Almost all user-interface related components of Cocoa/AppKit cannot be called from threads other than the main thread. Unfortunately, programming with blocks, you never really know which thread and queue a callback is coming from. Hence, you should always explicitly dispatch code that must run on the main thread to the main queue. Additionally, I found it very helpful to add assertions to check whether code that should run on the main queue/thread is running on the main queue. I use the following shorthand, which conveniently prints the offending location in case it inadvertently gets called off the main thread. Additionally I often use the following shorthand function for dispatching blocks to the main thread (note, you might want to add error rethrowing):

public func assertMainThread(_ file: StaticString = #file, line: UInt = #line) {
assert(Thread.isMainThread, "Code at \(file):\(line) must run on main thread!")
}
public func asyncMain(_ block: () -> ()) {
DispatchQueue.main.async(execute: block)
}

In debug mode, you could even add checks that ensure that blocks dispatched to the main thread don’t go wild and block the main thread for too long.

Swift.print will mangle log messages from different threads.

You should probably use one of the new os_log_* functions in macOS 10.12, but the following will do as long as you don’t log a lot (it has the overhead of dispatching a block and adding more work to the main queue):

public func trace(_ message: String, file: StaticString = #file, line: UInt = #line) {
#if DEBUG
DispatchQueue.main.async {
print(message)
}
#endif
}
view raw trace.swift hosted with ❤ by GitHub

If you’re not careful, UI objects may be deinitialized on non-main threads.

If you capture references to UI objects on closures that execute in the background, they may get deinitialized on another thread than the main thread. This causes all sorts of issues (most notably you will see Cocoa error messages involving ‘bear traps’…). The solution is simple: always make sure that UI objects are only weakly captured in closures that may run on other threads than the main thread. In order to manipulate UI objects from such a closure, dispatch a new closure on the main queue, which first attempts to make the weak reference into a strong one, and then performs your UI actions.

If you do call back to UI (for e.g. progress reports), make sure to throttle.

If you have a background operation that provides status reports to the UI, you should take care to ensure that it doesn’t make too many reports, or it will slow down the user interface significantly for no added benefit.

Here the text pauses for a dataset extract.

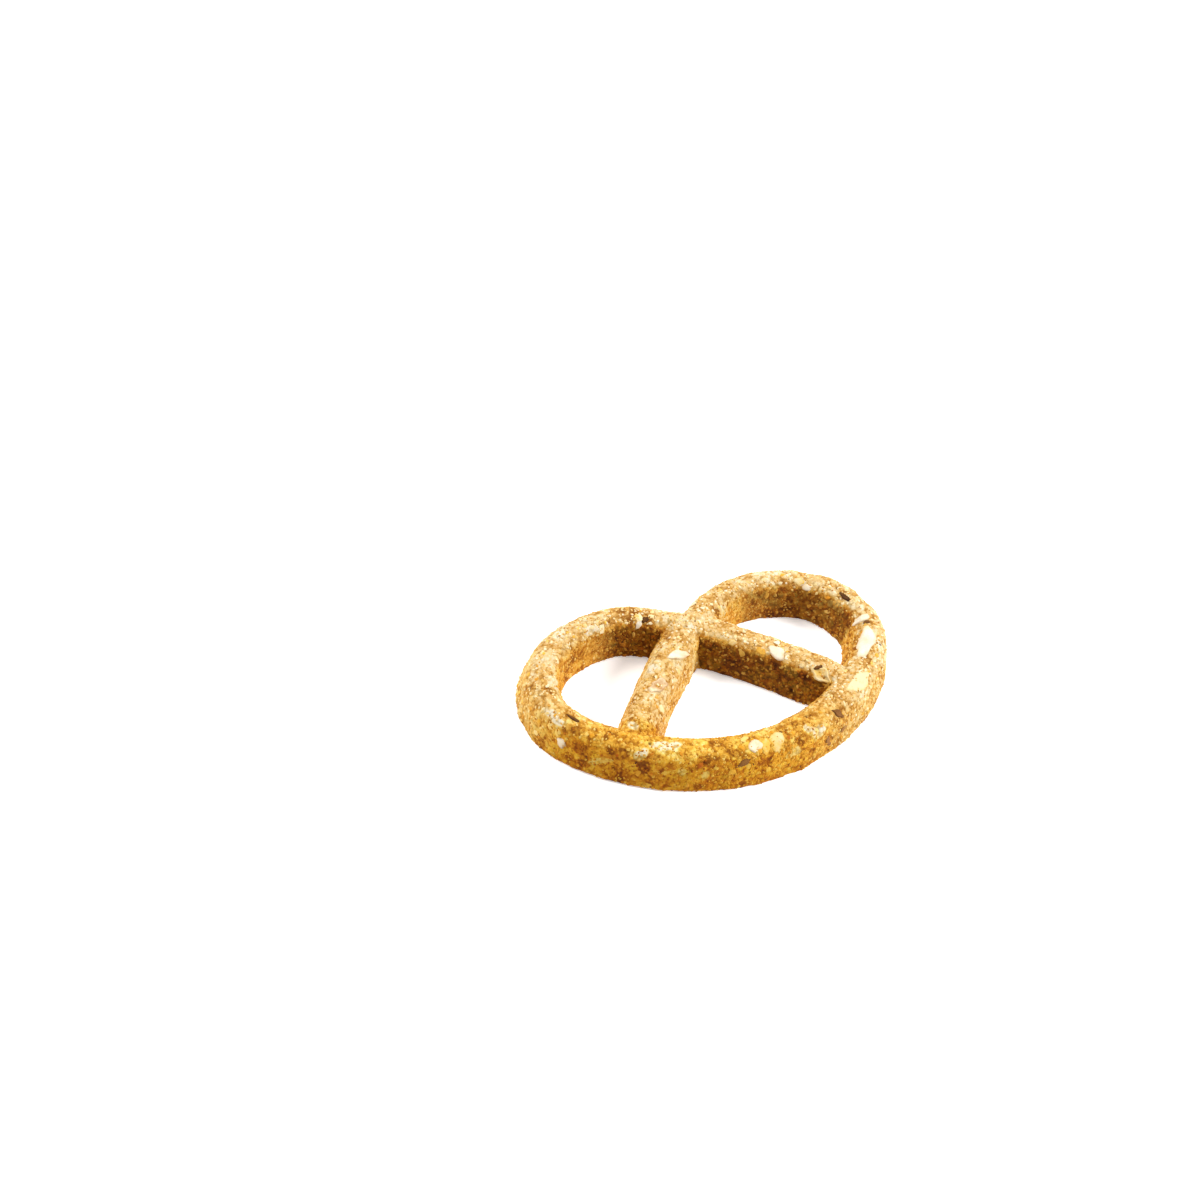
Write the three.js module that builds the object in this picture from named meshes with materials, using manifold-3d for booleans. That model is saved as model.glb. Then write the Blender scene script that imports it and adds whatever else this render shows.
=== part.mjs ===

I use the following code to throttle such reporting callbacks (if the callback frequency exceeds a certain interval, the function will only allow one callback to go through every interval):

For simple things, queues are overkill.

Queues are a nice way to serialize access to certain things, but in many cases it is a bit overkill for simple things – a normal mutex will do just fine if all you want to do is e.g. increment a counter. The Swift syntax allows these to be used quite elegantly, e.g. I use the following:

/** A pthread-based recursive mutex lock. */
public class Mutex {
private var mutex: pthread_mutex_t = pthread_mutex_t()
public init() {
var attr: pthread_mutexattr_t = pthread_mutexattr_t()
pthread_mutexattr_init(&attr)
pthread_mutexattr_settype(&attr, PTHREAD_MUTEX_RECURSIVE)
let err = pthread_mutex_init(&self.mutex, &attr)
pthread_mutexattr_destroy(&attr)
switch err {
case 0:
// Success
break
case EAGAIN:
fatalError("Could not create mutex: EAGAIN (The system temporarily lacks the resources to create another mutex.)")
case EINVAL:
fatalError("Could not create mutex: invalid attributes")
case ENOMEM:
fatalError("Could not create mutex: no memory")
default:
fatalError("Could not create mutex, unspecified error \(err)")
}
}
private final func lock() {
let ret = pthread_mutex_lock(&self.mutex)
switch ret {
case 0:
// Success
break
case EDEADLK:
fatalError("Could not lock mutex: a deadlock would have occurred")
case EINVAL:
fatalError("Could not lock mutex: the mutex is invalid")
default:
fatalError("Could not lock mutex: unspecified error \(ret)")
}
}
private final func unlock() {
let ret = pthread_mutex_unlock(&self.mutex)
switch ret {
case 0:
// Success
break
case EPERM:
fatalError("Could not unlock mutex: thread does not hold this mutex")
case EINVAL:
fatalError("Could not unlock mutex: the mutex is invalid")
default:
fatalError("Could not unlock mutex: unspecified error \(ret)")
}
}
deinit {
assert(pthread_mutex_trylock(&self.mutex) == 0 && pthread_mutex_unlock(&self.mutex) == 0, "deinitialization of a locked mutex results in undefined behavior!")
pthread_mutex_destroy(&self.mutex)
}
@discardableResult public final func locked<T>(_ block: @noescape () throws -> (T)) throws -> T {
return try self.tryLocked(block)
}
@discardableResult public final func locked<T>(_ block: @noescape () -> (T)) -> T {
return try! self.tryLocked(block)
}
/** Execute the given block while holding a lock to this mutex. */
@discardableResult public final func tryLocked<T>(_ block: @noescape () throws -> (T)) throws -> T {
self.lock()
defer {
self.unlock()
}
let ret: T = try block()
return ret
}
}
// Use as follows:
var counter = 0
let counterMutex = Mutex()
func incrementCounter() -> Int{
return counterMutex.locked {
let oldValue = counter
counter += 1
return oldValue
}
}
view raw mutex.swift hosted with ❤ by GitHub

The mutex ‘locked’ block intuitively represents a transaction that should be executed as a whole and uninterrupted. In debug mode, your mutex implementation could also check how long it took to obtain the lock – if this exceeds a certain threshold and happened on the main thread, it errors (you should never block the main thread for too long!).